Christian commentators have certainly noticed the loyal aspect of Ruth’s “clinging” to Naomi in the face of dire circumstances—famine, tragedy of the loss of husbands, geographic relocation—yet, I think there is also another principle rooted in the differing responses of both Ruth and Orpah to Naomi’s call to “go, return each of you to her mother’s house” (vs. 8).
Naomi’s call for Ruth and Orpah to return to older, familiar, familial patterns of life is answered both positively and negatively. It is answered positively by Orpah and negatively by Ruth.
It is impossible to regard Orpah’s positive response as disobedient. It wasn’t. She did as Naomi instructed even to the point of going “back to her people and to her gods” (vs. 15). Orpah took the logical and less difficult route in trying times. In a lot of ways, it simply made more sense. She returned. She went back to her old ways of life and worship. And why wouldn’t she? Why wouldn’t we?
It is also impossible to regard Ruth’s negative response as obedient. Well, that is, not in the literal sense. Even so, Ruth’s response was tinged with extreme loyalty and an untinged faithfulness to her mother-in-law. In some ways, considering the trying and dire circumstances surrounding the context of this conversation, one could conclude that Ruth’s faithfulness to Naomi is illogical and unreasonable. Why wouldn’t she take the easy way out? Why wouldn’t she just return to older, familiar ways of life? Wouldn’t you?
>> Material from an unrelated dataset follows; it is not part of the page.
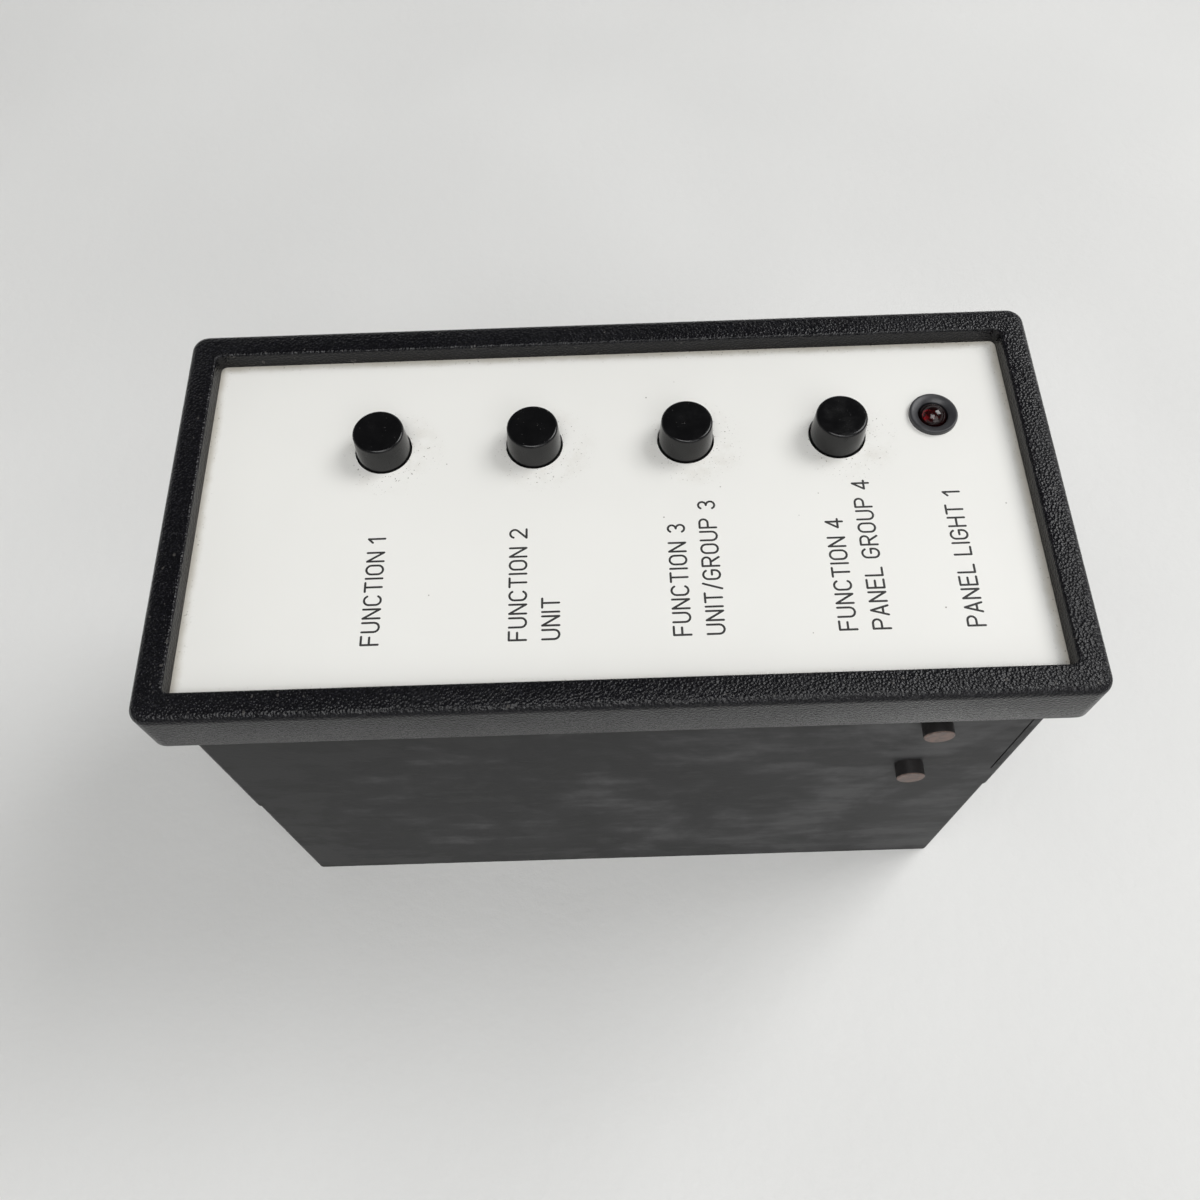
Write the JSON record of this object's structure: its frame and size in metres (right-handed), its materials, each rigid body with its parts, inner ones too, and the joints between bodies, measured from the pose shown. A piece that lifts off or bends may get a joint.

The voice of the Apostle Paul seems to cut right through the middle of such a dilemma when he writes somewhat scathingly to the Corinthians, “Let no one deceive himself. If anyone among you thinks that he is wise in this age, let him become a fool that he may become wise. For the wisdom of this world is folly with God.”1
Today, it would be simple to read the story of Ruth and miss the principle found in what could be called her “foolish faithfulness.” Was Ruth’s response to Naomi the most logical or reasonable? Probably not. But maybe Ruth’s “foolishness” flies in the face of the world’s wisdom. Maybe she exemplifies the type of thing that Paul hints at—to become a fool that she may become wise.
Today, it would also be simple to take the path of Orpah and not of Ruth when it comes to living a life shaped by the death and resurrection of Christ. Too often, we return to the old and familiar ways that seem the most reasonable and logical to us—and, in the world’s eyes, they probably are.
Part of living like a disciple of Christ is recognizing the foolish and scandalous nature of the cross, which stands in stark opposition to the pride and self-love that dominate our Orpah-ian responses in the ebb and flow of Christian life. The gods that Orpah and we keep turning back to get flipped on their heads by a God who enters in to redeem creation not through power, but through service, and ultimately through death. And it is Paul who hits this point home again, “For the word of the cross is folly to those who are perishing, but to us who are being saved it is the power of God.”2
In this regard, Ruth’s “foolish faithfulness” teaches us to live a cruciform life—an existence having the shape of the cross. The cross stands in opposition to the wisdom of the world and all our Orpah responses. Ruth’s response to Naomi also takes that sort of posture; so should we.